I’ve been busy with research and the challenges of job hunting lately, and my brain has been craving some interesting problems to work on. Luckily, I came across a book called Mathematical Puzzles, Revised Edition, which brought me to an interesting problem from Chapter 7 The Law of Small Numbers. After solving this problem, I was also inspired by the idea behind and managed to solve another puzzle I had in mind for a few months. So, I’m writing this blog to share these two interesting puzzles.

A Domino Puzzle

This puzzle is called “Domino Task” in the book. It is described as the following:

An 8x8 chessboard is tiled arbitrarily with 32 2x1 dominoes. A new square is added to the right-hand side of the board, making the top row length 9.

At any time you may move a domino from its current position to a new one, provided that after the domino is lifted, there are two adjacent empty squares to receive it.

Can you retile the augmented board so that all the dominoes are horizontal?

My Thought Process

The moving dominoes seemed to be a little bit messy at the first glance. However, notice the fact that each domino always cover one black square and one white square no matter how it’s placed, it is easy to draw the conclusion that each black square is exactly covered by one domino. Further, imagine there is a hinge at each black square, and the domino covering it is rotating on it.

After adding the hinges, the movement of the dominoes appeared to be a bit more “controllable” in my mind. As shown in the diagram above, each piece of domino can have at most 4 possible ways of placement! Compared with the original problem where there seemed to be arbitrary ways of replacing the dominoes, I felt this observation was a meaningful progress.

Next, I started considering the “yes or no” question: Can the augmented board always be correctly retiled? I think it’s reasonable to believe that the correct answer should be “Yes”. I mean, with the hinges by imagination, every domino is at most one step away from its horizontal position, so it sounds pretty achievable.

Then, I thought about how to prove that any given position can be converted to the horizontal one. Usually, there are two kinds of approaches:

1. List down a set of clear rules to transpose between states, and prove that it’s always possible to transpose from an arbitrary state to the target state (the horizonal placement).
2. Prove that there is an equivalence relation between states, so that no explicit rules are needed and all states can always be converted to one another (this is, of course, a stronger argument).

Further, there are some techinques that may be commonly used when writing proofs of this kind. For example, it may be helpful to have the conclusion proved for a partial problem, and somehow extend the proof to global. I tried to start in this direction, partitioning the 8x8 board into parts like 8x4 or 4x4. However, I later realized that it’s trivial to draw such a partially horizontal placement, in which the dominoes on the lower half of the board are not yet correctly placed, this case shows that it is impossible to solve the problem part by part since the two halves of the board are actually not equivalent due to the extra square on the top right corner.
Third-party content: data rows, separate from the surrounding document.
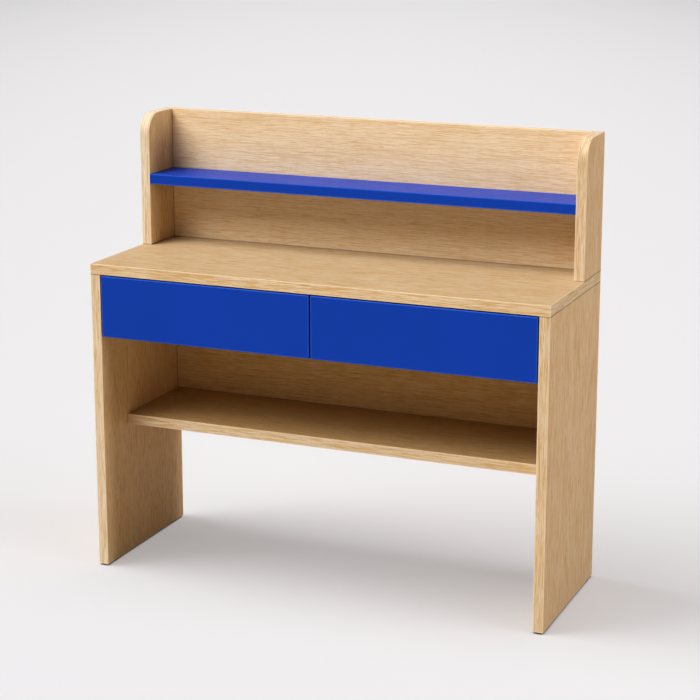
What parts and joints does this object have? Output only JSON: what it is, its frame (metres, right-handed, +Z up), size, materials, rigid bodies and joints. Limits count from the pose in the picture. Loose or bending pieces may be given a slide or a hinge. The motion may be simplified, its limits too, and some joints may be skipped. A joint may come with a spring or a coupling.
{
  "type": "student desk with hutch",
  "caption": "Oak-veneered student desk with full-depth panel legs, two blue inset drawers on roller slides, a low shelf and a hutch with a blue shelf.",
  "frame": {"origin": "on the floor under the middle of the desk", "axes": "+Z up, +X to the right of somebody facing the desk, front faces -Y"},
  "size_m": [1.15, 0.4, 1.095],
  "materials": {
    "oak": "light oak veneer, satin",
    "blue_lacquer": "blue lacquer on board, satin",
    "drawer_board": "pale laminated board, matt",
    "drawer_base": "thin pale hardboard, matt",
    "slide_steel": "white powder coat",
    "nylon": "natural nylon",
    "zinc": "bright zinc",
    "beech": "plain beech",
    "glide_plastic": "dark moulded plastic"
  },
  "bodies": {
    "desk": {"desktop": "oak", "lower_shelf": "oak", "lower_back_panel": "oak", "hutch_back_panel": "oak", "left_leg_panel": "oak", "right_leg_panel": "oak", "hutch_left_side": "oak", "hutch_right_side": "oak", "hutch_shelf": "blue_lacquer", "drawer_divider": "drawer_board", "foot_glides": "glide_plastic", "cam_locks": "zinc", "cam_bolts": "zinc", "wooden_dowels": "beech", "left_drawer_left_runner": "slide_steel", "left_drawer_right_runner": "slide_steel", "right_drawer_left_runner": "slide_steel", "right_drawer_right_runner": "slide_steel"},
    "left_drawer_front_wheels": {"left_drawer_front_wheels": "nylon"},
    "left_drawer_rear_wheels": {"left_drawer_rear_wheels": "nylon"},
    "left_drawer": {"left_drawer_front": "blue_lacquer", "left_drawer_back": "drawer_board", "left_drawer_bottom": "drawer_base", "left_drawer_left_side": "drawer_board", "left_drawer_right_side": "drawer_board", "left_drawer_left_rail": "slide_steel", "left_drawer_right_rail": "slide_steel"},
    "right_drawer_front_wheels": {"right_drawer_front_wheels": "nylon"},
    "right_drawer_rear_wheels": {"right_drawer_rear_wheels": "nylon"},
    "right_drawer": {"right_drawer_front": "blue_lacquer", "right_drawer_back": "drawer_board", "right_drawer_bottom": "drawer_base", "right_drawer_left_side": "drawer_board", "right_drawer_right_side": "drawer_board", "right_drawer_left_rail": "slide_steel", "right_drawer_right_rail": "slide_steel"}
  },
  "joints": [
    {"name": "left_drawer_slide", "type": "slide", "parent": "desk", "child": "left_drawer", "axis": [0, -1, 0], "range_m": [0, 0.245]},
    {"name": "left_drawer_front_wheels_spin", "type": "hinge", "parent": "desk", "child": "left_drawer_front_wheels", "pos_m": [0, -0.167, 0.6109], "axis": [1, 0, 0], "continuous": true},
    {"name": "left_drawer_rear_wheels_spin", "type": "hinge", "parent": "left_drawer", "child": "left_drawer_rear_wheels", "pos_m": [0, 0.137, 0.6085], "axis": [1, 0, 0], "continuous": true},
    {"name": "right_drawer_slide", "type": "slide", "parent": "desk", "child": "right_drawer", "axis": [0, -1, 0], "range_m": [0, 0.245]},
    {"name": "right_drawer_front_wheels_spin", "type": "hinge", "parent": "desk", "child": "right_drawer_front_wheels", "pos_m": [0, -0.167, 0.6109], "axis": [1, 0, 0], "continuous": true},
    {"name": "right_drawer_rear_wheels_spin", "type": "hinge", "parent": "right_drawer", "child": "right_drawer_rear_wheels", "pos_m": [0, 0.137, 0.6085], "axis": [1, 0, 0], "continuous": true}
  ],
  "couplings": [
    {"joint": "left_drawer_front_wheels_spin", "follows": "left_drawer_slide", "rad_per_m": 125},
    {"joint": "left_drawer_rear_wheels_spin", "follows": "left_drawer_slide", "rad_per_m": 125},
    {"joint": "right_drawer_front_wheels_spin", "follows": "right_drawer_slide", "rad_per_m": 125},
    {"joint": "right_drawer_rear_wheels_spin", "follows": "right_drawer_slide", "rad_per_m": 125}
  ]
}
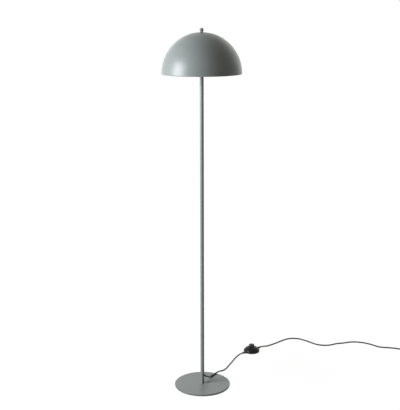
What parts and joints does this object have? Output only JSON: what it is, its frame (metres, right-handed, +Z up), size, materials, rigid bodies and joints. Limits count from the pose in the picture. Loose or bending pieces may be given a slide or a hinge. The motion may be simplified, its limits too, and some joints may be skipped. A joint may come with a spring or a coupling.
{
  "type": "floor lamp",
  "caption": "Floor lamp with a half-ball metal shade on a thin straight pole, a round flat base, a foot switch on its mains lead and a coil of spare lead with its plug.",
  "frame": {"origin": "middle of the round base, on the floor", "axes": "+Z up along the pole, +X to the right and +Y away from the front; the lead leaves the pole to the back right"},
  "size_m": [1.2171, 0.7194, 1.5],
  "materials": {
    "painted_steel": "satin",
    "zinc_steel": "satin",
    "brass": "satin",
    "foam_pad": "matte",
    "holder_plastic": "satin",
    "ceramic_core": "matte",
    "opal_glass": "satin",
    "bulb_metal": "satin",
    "bulb_insulation": "gloss",
    "soft_plastic": "satin",
    "cord_sheath": "satin",
    "switch_rubber": "matte",
    "switch_plastic": "gloss",
    "button_plastic": "satin"
  },
  "bodies": {
    "lamp_stand": {"base_pad": "foam_pad", "base_plate": "painted_steel", "base_screw": "zinc_steel", "cord_coil": "cord_sheath", "cord_gland": "soft_plastic", "cord_plug_run": "cord_sheath", "cord_pole_run": "cord_sheath", "cord_switch_run": "cord_sheath", "harp_loop": "zinc_steel", "harp_saddle": "zinc_steel", "harp_stud": "zinc_steel", "inner_flex": "cord_sheath", "lampholder_cap": "holder_plastic", "lampholder_contact": "brass", "lampholder_core": "ceramic_core", "lampholder_shell": "holder_plastic", "lampholder_sleeve": "brass", "lampholder_terminals": "brass", "plug_body": "soft_plastic", "plug_pins": "brass", "plug_relief": "soft_plastic", "pole_coupler_lower": "zinc_steel", "pole_coupler_upper": "zinc_steel", "pole_foot_insert": "zinc_steel", "pole_lower": "painted_steel", "pole_middle": "painted_steel", "pole_top_bush": "painted_steel", "pole_upper": "painted_steel", "saddle_nut": "zinc_steel", "saddle_washer": "zinc_steel", "switch_base": "switch_plastic", "switch_clamp_screws": "zinc_steel", "switch_clamps": "switch_plastic", "switch_cover": "switch_plastic", "switch_cover_screws": "zinc_steel", "switch_grommet_in": "soft_plastic", "switch_grommet_out": "soft_plastic", "switch_mechanism": "switch_plastic", "switch_pad": "switch_rubber", "switch_spring": "zinc_steel", "switch_terminals": "brass", "top_nipple": "zinc_steel"},
    "shade": {"shade": "painted_steel"},
    "finial": {"finial": "painted_steel"},
    "bulb": {"bulb_glass": "opal_glass", "bulb_cap": "bulb_metal", "bulb_insulator": "bulb_insulation", "bulb_contact": "brass"},
    "ferrule_right": {"harp_ferrule_right": "zinc_steel"},
    "ferrule_left": {"harp_ferrule_left": "zinc_steel"},
    "foot_button": {"switch_button": "button_plastic", "switch_plunger": "button_plastic"}
  },
  "joints": [
    {"name": "shade_turn", "type": "hinge", "parent": "lamp_stand", "child": "shade", "pos_m": [0, 0, 1.482], "axis": [0, 0, 1], "continuous": true},
    {"name": "finial_turn", "type": "hinge", "parent": "lamp_stand", "child": "finial", "pos_m": [0, 0, 1.49], "axis": [0, 0, 1], "continuous": true},
    {"name": "bulb_turn", "type": "hinge", "parent": "lamp_stand", "child": "bulb", "pos_m": [0, 0, 1.37], "axis": [0, 0, 1], "continuous": true},
    {"name": "ferrule_right_lift", "type": "slide", "parent": "lamp_stand", "child": "ferrule_right", "axis": [0, 0, 1], "range_m": [0, 0.012]},
    {"name": "ferrule_left_lift", "type": "slide", "parent": "lamp_stand", "child": "ferrule_left", "axis": [0, 0, 1], "range_m": [0, 0.012]},
    {"name": "foot_button_press", "type": "slide", "parent": "lamp_stand", "child": "foot_button", "axis": [0, 0, -1], "range_m": [0, 0.003], "stiffness_N_per_m": 1500, "springref_m": -0.002, "deforming": ["switch_spring"]}
  ]
}
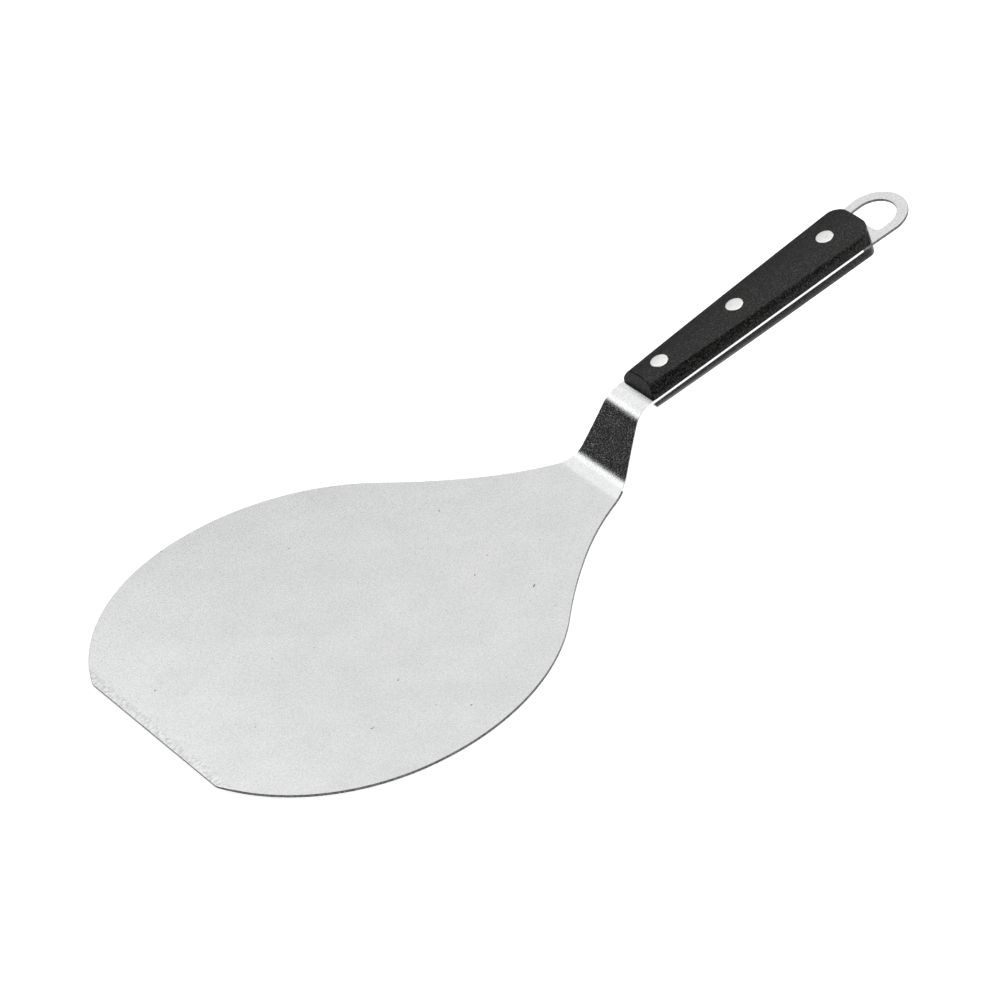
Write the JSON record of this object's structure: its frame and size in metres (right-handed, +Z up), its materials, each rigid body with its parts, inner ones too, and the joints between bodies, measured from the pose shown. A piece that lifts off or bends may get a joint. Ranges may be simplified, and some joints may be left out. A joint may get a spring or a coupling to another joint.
{
  "type": "pizza peel",
  "caption": "Short steel pizza peel: a round blade with a ground front edge, a cranked neck, a riveted black handle and a hanging loop.",
  "frame": {"origin": "centre of the round blade on its flat underside", "axes": "+X runs from the blade to the handle, +Z is up out of the blade's flat, and Y is the direction the peel is symmetric in"},
  "size_m": [0.3879, 0.2, 0.0541],
  "materials": {
    "blade_steel": "lightly brushed stainless sheet",
    "handle_black": "black composite, fine pebbled sheen",
    "rivet_steel": "ground flush, satin"
  },
  "bodies": {
    "root": {"blade": "blade_steel", "scale_upper": "handle_black", "scale_lower": "handle_black", "rivet_socket_front": "rivet_steel", "rivet_socket_middle": "rivet_steel", "rivet_socket_rear": "rivet_steel", "rivet_stud_front": "rivet_steel", "rivet_stud_middle": "rivet_steel", "rivet_stud_rear": "rivet_steel"}
  },
  "joints": []
}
Since it appears unreasonable to approach the problem using the idea of sub-problems, I decided to think about what might be the last piece of puzzle finishing the construction of the perferct horizontal placement:

Well, there is actually a trivial answer to this question, since it’s always gonna be the domino on the upper-right corner that got rotated as the finishing piece of the entire construction no matter how the starting position looks like. Similarly, if we go one more step, the second last piece of domino that gets rotated has to be one of the two neighboring dominoes of the upper-right one. Following the same idea, it’s natural to draw the diagram below as a jumping pad for finishing the horizontal placement of dominoes (since one can simply rotate the 32 dominoes one by one from this position to get the horizontal placement!):

Knights on A Chessboard

The idea of “divide and conquer” (or “solving the problem with a smaller number”) of the domino puzzle together with the chessboard reminded me of another puzzle. I remember watching a video clip in which many chess grand masters were asked to answer several puzzles related to chess, and Anish Giri quickly got this puzzle correct (sadly, I couldn’t remember the title of that video).

The puzzle is: What is the maximum number of knights one can place on a chessboard without them attacking each other?

Answer

In the video, Giri quickly arrived at this answer, which was so persuasive that it seemed self-explanatory.

The trivial answer is 32. Due to the fact that knights on the same colored squares won’t attack each other, one can simply place knights all on the dark squares and there are 32 of them.